1. Best-of-breed solutions in key functional areas, such as HR and procurement, and innovative new solutions in social selling and service for sales, marketing, service and finance.

2. Transformational integration, delivering deep and seamless process integration through three main methods: open APIs (application programming interfaces), hundreds of predefined and packaged business process integration adapters called iFlows, and the HANA cloud platform.

3. Flexibility: so that customers can use best-of-breed public cloud apps, moving their existing SAP-licensed apps to the HANA enterprise cloud that is fully managed by SAP, or using managed service options, where SAP can extend companies' existing on-premise SAP investments with the cloud.

4. Unified cloud platform: a single platform and the foundation to all SAP offerings, where the company is accelerating its plans to move the entire SAP cloud portfolio to the HANA cloud platform.

Business growth

Going for cloud is certainly a sensible move for SAP, and its business in cloud solutions showed rapid growth in 2013. SAP's annual cloud revenue run rate now exceeds €1 billion (around £760 million, $1.15 billion), and its total cloud portfolio applications now have more than 35 million subscriptions, with the company expecting total revenue from its cloud business of €3.0 to €3.5 billion (around £2.65 billion, $4 billion) by 2017.

However, lots of challenges and questions remain unanswered.

Best-of-breed solutions mean not only excellent functionality, but also high levels of security. Are vendors trustworthy enough for customers to hand over their crown jewels? In today's business environment where the moral limits of markets have been questioned, it's difficult to say that for sure.

Transformational integration is strongly desirable, but the fast innovation pace in cloud makes it more likely that SAP will continue buying small companies to fill in the emergent gaps. We have already seen this with SuccessFactors (cloud-based human capital management), Ariba (cloud-based business commerce network) and Fieldglass (cloud technology in contingent workforce management).

Analysts believe these takeovers will continue, as probably this is the only way for the technology giant to become a cloud enterprise. However, will SAP be able to seamlessly integrate all of these newly acquired technologies?

Then, can a company really be flexible if it depends on a single cloud player? Given the current consolidation of markets, especially in the IT industry, it is not unlikely that a few years from now there will only be three or four major cloud players. As well as reducing choice for customers, the impact if one of them were successfully targeted by a cyber-terrorist attack could be massive.

Revenue models

Another important point to consider is that the revenue model changes when the business model is changed from on-premise to the cloud. This puts short-term pressure on the margin for SAP.

So far the major revenue stream for SAP has been maintenance, not software licensing.

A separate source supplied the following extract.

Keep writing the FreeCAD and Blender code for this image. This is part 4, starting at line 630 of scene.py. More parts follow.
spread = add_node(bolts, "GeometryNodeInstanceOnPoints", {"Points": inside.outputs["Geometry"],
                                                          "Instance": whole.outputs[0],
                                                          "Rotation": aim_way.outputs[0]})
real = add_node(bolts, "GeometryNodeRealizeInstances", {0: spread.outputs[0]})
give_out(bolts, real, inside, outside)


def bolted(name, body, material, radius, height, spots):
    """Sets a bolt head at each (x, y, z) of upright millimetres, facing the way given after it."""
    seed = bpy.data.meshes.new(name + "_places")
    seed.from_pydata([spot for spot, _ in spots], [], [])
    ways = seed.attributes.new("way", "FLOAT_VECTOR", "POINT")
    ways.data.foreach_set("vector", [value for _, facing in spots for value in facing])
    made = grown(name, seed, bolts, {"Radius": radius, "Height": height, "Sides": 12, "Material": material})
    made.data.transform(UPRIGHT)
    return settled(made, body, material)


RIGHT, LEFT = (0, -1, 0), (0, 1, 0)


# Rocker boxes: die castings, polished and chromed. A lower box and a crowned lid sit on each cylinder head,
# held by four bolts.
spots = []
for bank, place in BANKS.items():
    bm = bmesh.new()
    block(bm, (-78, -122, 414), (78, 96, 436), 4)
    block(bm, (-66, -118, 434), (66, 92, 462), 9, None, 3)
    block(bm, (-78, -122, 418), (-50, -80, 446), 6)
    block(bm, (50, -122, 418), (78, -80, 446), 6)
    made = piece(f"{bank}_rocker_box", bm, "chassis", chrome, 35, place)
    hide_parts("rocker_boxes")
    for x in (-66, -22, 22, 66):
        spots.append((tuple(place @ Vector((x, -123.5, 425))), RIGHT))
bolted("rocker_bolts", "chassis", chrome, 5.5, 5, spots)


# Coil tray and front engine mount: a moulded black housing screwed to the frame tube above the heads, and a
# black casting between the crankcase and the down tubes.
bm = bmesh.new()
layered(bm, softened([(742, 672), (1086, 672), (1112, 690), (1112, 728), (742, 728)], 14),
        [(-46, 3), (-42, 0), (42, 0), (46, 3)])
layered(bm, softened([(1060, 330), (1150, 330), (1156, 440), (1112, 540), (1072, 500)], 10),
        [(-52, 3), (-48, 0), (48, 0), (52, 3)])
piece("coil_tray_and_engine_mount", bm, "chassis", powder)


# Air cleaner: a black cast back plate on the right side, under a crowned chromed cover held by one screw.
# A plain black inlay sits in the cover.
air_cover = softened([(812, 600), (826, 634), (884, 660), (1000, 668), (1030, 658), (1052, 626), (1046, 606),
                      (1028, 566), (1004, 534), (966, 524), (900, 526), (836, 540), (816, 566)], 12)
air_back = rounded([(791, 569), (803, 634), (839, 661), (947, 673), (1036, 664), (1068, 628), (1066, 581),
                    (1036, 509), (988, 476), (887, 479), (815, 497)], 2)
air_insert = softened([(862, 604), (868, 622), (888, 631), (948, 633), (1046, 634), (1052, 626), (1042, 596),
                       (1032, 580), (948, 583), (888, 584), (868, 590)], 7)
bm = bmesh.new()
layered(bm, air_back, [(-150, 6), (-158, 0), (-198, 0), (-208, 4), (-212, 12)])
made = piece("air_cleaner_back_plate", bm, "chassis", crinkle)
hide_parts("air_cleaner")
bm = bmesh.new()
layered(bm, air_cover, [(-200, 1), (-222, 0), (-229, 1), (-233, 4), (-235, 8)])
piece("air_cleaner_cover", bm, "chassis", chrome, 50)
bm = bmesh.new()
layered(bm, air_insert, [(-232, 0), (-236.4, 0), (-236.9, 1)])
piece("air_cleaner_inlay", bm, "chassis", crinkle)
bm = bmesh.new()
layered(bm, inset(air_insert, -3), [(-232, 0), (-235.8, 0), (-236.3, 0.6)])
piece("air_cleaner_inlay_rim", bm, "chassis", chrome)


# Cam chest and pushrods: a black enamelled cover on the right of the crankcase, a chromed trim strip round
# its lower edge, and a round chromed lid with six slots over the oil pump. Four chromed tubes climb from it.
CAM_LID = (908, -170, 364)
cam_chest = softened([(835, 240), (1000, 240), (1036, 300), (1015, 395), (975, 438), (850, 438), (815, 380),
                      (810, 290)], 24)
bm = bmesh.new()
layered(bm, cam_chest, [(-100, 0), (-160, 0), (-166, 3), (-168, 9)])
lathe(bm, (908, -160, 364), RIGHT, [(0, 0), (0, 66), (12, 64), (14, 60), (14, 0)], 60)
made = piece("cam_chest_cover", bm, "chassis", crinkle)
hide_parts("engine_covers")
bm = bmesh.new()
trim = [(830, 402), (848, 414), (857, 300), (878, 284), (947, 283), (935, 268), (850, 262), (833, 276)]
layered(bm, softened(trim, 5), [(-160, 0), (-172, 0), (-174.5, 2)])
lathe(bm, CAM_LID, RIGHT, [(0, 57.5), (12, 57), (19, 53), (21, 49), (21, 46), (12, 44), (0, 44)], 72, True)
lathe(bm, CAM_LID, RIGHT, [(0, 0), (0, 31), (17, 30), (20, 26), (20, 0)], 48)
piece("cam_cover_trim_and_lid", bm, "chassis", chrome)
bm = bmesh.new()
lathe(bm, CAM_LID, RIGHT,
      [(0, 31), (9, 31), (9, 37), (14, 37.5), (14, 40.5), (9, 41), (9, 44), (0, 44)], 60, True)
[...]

In the cloud, the revenue pattern is completely different from that of on-premise software, as there is no maintenance fee and no upfront license fee – and it takes a few years for the cloud subscription fee to catch up financially with the traditional license fee plus 20% maintenance.

Revenue recognition also starts later in a cloud contract – typically around three months after contract closing when the customer has gone live with using the cloud service.

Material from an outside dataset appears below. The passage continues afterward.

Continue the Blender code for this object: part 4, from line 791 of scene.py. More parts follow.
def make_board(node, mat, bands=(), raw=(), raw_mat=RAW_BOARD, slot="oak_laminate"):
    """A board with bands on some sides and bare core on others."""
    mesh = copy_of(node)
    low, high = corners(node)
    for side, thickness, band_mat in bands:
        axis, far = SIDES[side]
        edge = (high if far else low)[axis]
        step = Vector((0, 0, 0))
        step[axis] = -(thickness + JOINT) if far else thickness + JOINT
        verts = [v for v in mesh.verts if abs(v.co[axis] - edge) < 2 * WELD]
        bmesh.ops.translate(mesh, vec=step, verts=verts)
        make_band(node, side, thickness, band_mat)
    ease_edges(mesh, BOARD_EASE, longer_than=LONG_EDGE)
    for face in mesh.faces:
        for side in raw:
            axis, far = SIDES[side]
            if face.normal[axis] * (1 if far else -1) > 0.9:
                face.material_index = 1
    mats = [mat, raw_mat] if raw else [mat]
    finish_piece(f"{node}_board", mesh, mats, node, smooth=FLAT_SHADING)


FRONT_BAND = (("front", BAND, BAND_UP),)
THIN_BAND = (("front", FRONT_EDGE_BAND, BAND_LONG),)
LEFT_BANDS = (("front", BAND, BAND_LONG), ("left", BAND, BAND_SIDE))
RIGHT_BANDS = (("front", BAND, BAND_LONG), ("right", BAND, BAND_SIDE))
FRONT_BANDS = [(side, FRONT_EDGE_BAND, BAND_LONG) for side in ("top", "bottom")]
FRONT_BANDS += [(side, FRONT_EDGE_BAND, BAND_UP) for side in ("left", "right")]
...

Furthermore, the switching barriers in the cloud are lower; the costs associated with changing a supplier are less than with traditional software.

This means that SAP will fundamentally have to change its business and sales model. It's still unclear how investors will react to such a shift. According to Luka Mucic, CFO at SAP, predictability and transparency are the key factors that make the cloud business attractive to both customers and investors. However, in order to achieve high growth and renewal rates, customer satisfaction will be essential. Also, it will take time. How long – we still don't know.

Shifting to cloud

The SAP HANA cloud platform as well as the HANA enterprise cloud are impressive technologies. It is incredible how HANA can process hundreds of terabytes or even petabytes in such a short time. More interesting, however, is how these enormous amounts of generated data are being transferred from the customer's on-premise landscape to the cloud in a reasonable timeline.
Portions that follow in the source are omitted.